Para a médica da família, Dra. Tathiane Silva, o cenário da pesquisa resulta da herança escravagista do Brasil que, ao longo dos anos, perpetuou privilégios da população branca em detrimento da negra.
“Nossa sociedade utilizou do processo de escravização dos seres humanos oriundos de África permitindo que alguns privilégios fossem dados a pessoas brancas de origem europeia, assim foram se estruturando essas diferenças e até os dias de hoje elas são vistas. De que forma? Com o baixo nível socioeducacional, com um baixo nível socioeconômico, baixo acesso a bens, a habitação e saneamento básico”, explica.

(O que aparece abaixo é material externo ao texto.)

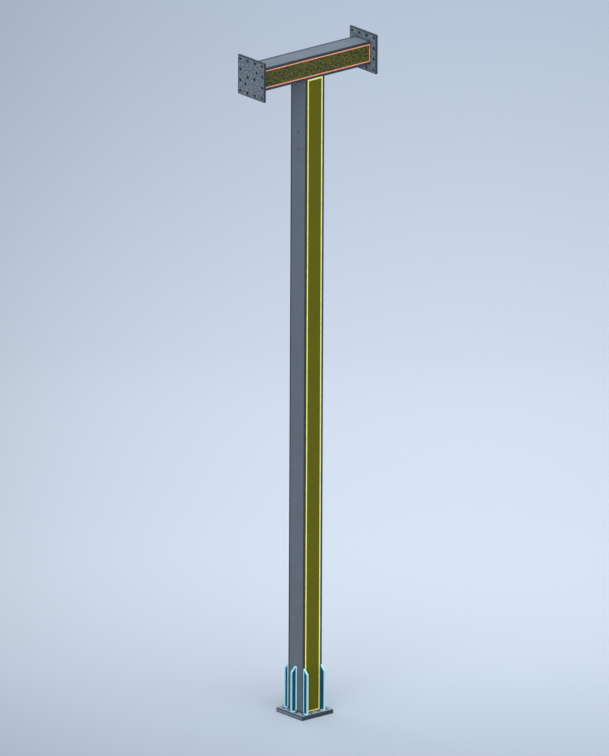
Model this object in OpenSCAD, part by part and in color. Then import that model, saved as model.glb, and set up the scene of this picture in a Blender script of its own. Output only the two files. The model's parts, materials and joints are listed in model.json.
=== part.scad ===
// Double cantilever gantry mast: a boxed H-section column on a drilled base plate with six
// gussets, and a short boxed crosshead on top whose end plates take the two cantilever booms.
//
// +X runs along the crosshead, +Y to the back and +Z up. The origin is the centre of the base
// plate's underside. Lengths are in millimetres.

/* [Overall] */
// Height of the crosshead's centre line above the underside of the base plate
crosshead_height = 9090; // [4000:10:12000]
// Length of the crosshead over the outer faces of its two end plates
crosshead_length = 1970; // [1200:10:3000]

/* [H section of the column and the crosshead] */
// Depth of the section over its two flanges
section_depth = 320; // [280:5:380]
// Width of each flange
flange_width = 310; // [280:5:360]
// Thickness of each flange
flange_thickness = 40; // [38:1:60]
// Thickness of the web
web_thickness = 21; // [12:1:40]
// Radius of the root fillets between the web and the flanges
root_radius = 27; // [12:1:35]

/* [Boxing plates] */
// Thickness of the plates that close the section into a box
boxing_thickness = 25; // [15:1:35]

/* [Base plate] */
// Thickness of the base plate
base_thickness = 55; // [30:1:90]
// Reach of the base plate past the larger side of the section
base_margin = 110; // [100:1:180]
// Distance from the line of the anchor holes to the edge of the base plate
base_edge_distance = 67.5; // [45:0.5:68]
// Anchor holes along each side of the base plate
base_holes_per_side = 4; // [2:2:4]
// Diameter of the anchor holes
base_hole_d = 36; // [22:1:42]
// Chamfer along the edges of the base plate and the end plates
arris = 3; // [1:0.5:6]

/* [Gussets] */
// Height of a gusset along the column
gusset_height = 625; // [300:5:1200]
// Reach of a gusset from the face of the column
gusset_reach = 80; // [75:1:95]
// Size of the sloping cut at the gusset's top outer corner
gusset_chamfer = 70; // [20:1:74]
// Thickness of a gusset
gusset_thickness = 25; // [12:1:26]
// Corner cut off at the gusset's root, which lets the column's base weld run past
gusset_snipe = 20; // [16:1:30]

/* [End plates] */
// Thickness of an end plate
end_plate_thickness = 30; // [20:1:50]
// Distance from the larger side of the section to the line of the boom bolts
boom_bolt_offset = 65; // [50:1:120]
// Distance from the line of the boom bolts to the edge of the end plate
boom_edge_distance = 50; // [30:1:80]
// Boom bolt holes along each side of an end plate
boom_holes_per_side = 4; // [3:1:5]
// Diameter of the boom bolt holes
boom_hole_d = 30; // [18:1:36]
// Diameter of the inspection holes at mid height, one on each side of the web
sight_hole_d = 30; // [16:1:50]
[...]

Segundo a médica, o estudo evidencia as discrepâncias étnico-raciais e socioeconômicas que levam as mulheres negras ao diagnóstico tardio. “As mulheres negras são a base da nossa sociedade. São as que mais trabalham em serviços de subalternidade e as que menos recebem por esses serviços prestados. Isso contribui para que tenham baixo acesso ao nível educacional e dificulta o seu entendimento e acesso ao tratamento e prevenção de doenças”, afirma.
De acordo com Tathiane Silva, mulheres negras são as que trabalham mais horas e têm menos tempo para cuidar da sua saúde. Assim como são as mais afetadas por problemas de saúde e são maioria na mortalidade de várias doenças, entre elas o câncer de colo uterino.
Mortalidade: mulheres negras são as que mais morrem com câncer de colo do útero
Awo Yaa lembra que, há 7 anos, recebeu em seu consultório uma paciente negra, de 60 anos, que apresentava um sangramento uterino de coloração escura e com cheiro forte – sintomas da doença em estágio avançado – e não realizava o exame preventivo há mais de 20 anos.
“Era um câncer invasivo, que começou com uma lesão de colo do útero, mas se infiltrou e já estava com metástase em outros locais. Em menos de seis meses a paciente veio a óbito porque não tinha mais como fazer cirurgia. Ela realizou apenas um tratamento paliativo para dar um conforto e reduzir os sintomas”, conta a médica.
Apesar disso, a médica salienta que casos como esses podem ser evitados já que essa é uma doença causada por um vírus que pode ser detido tanto através de medidas de prevenção primária, como a vacinação contra o HPV, como por medidas de prevenção secundária, com exames de rastreamento. “É o caso do Papanicolau que pode detectar de forma precoce essas alterações para que o tratamento seja realizado da forma mais rápida possível e evite a progressão desse câncer”, conclui.
Outros estudos têm associado com frequência a desigualdade social e a cor da pele como fatores de risco para mortes por câncer no país. Segundo a pesquisa “Acessibilidade da População Negra ao Cuidado Oncológico no Brasil: Revisão Integrativa”, essas desigualdades refletem na acessibilidade de pessoas negras aos cuidados oncológicos e na detecção precoce independente do tipo de câncer e das formas de diagnóstico e tratamento.
No caso do câncer do colo do útero, um estudo do Observatório do Nordeste para Análises Demográficas, apontou as disparidades raciais na realização do exame de prevenção à doença e na mortalidade.
De acordo com o estudo, mulheres negras apresentam a maior taxa entre as que nunca realizaram o exame preventivo em relação às mulheres brancas. Independente do nível de escolaridade ou faixa etária. Além disso, o artigo alerta para o aumento da mortalidade de mulheres negras pela doença entre 2019 e 2020, enquanto houve redução de óbitos para mulheres brancas no mesmo período.
Da mesma forma, os dados da pesquisa “Distribuição de óbitos por câncer de colo do útero no Brasil”, publicada em 2021, reforçam essa disparidade. Segundo o estudo, o país apresenta uma tendência crescente de número de óbitos. A prevalência de mortes é maior entre mulheres negras (53,66%) de 40 a 59 anos. O estudo utilizou informações sobre a mortalidade de mulheres pela doença de 2010 a 2019.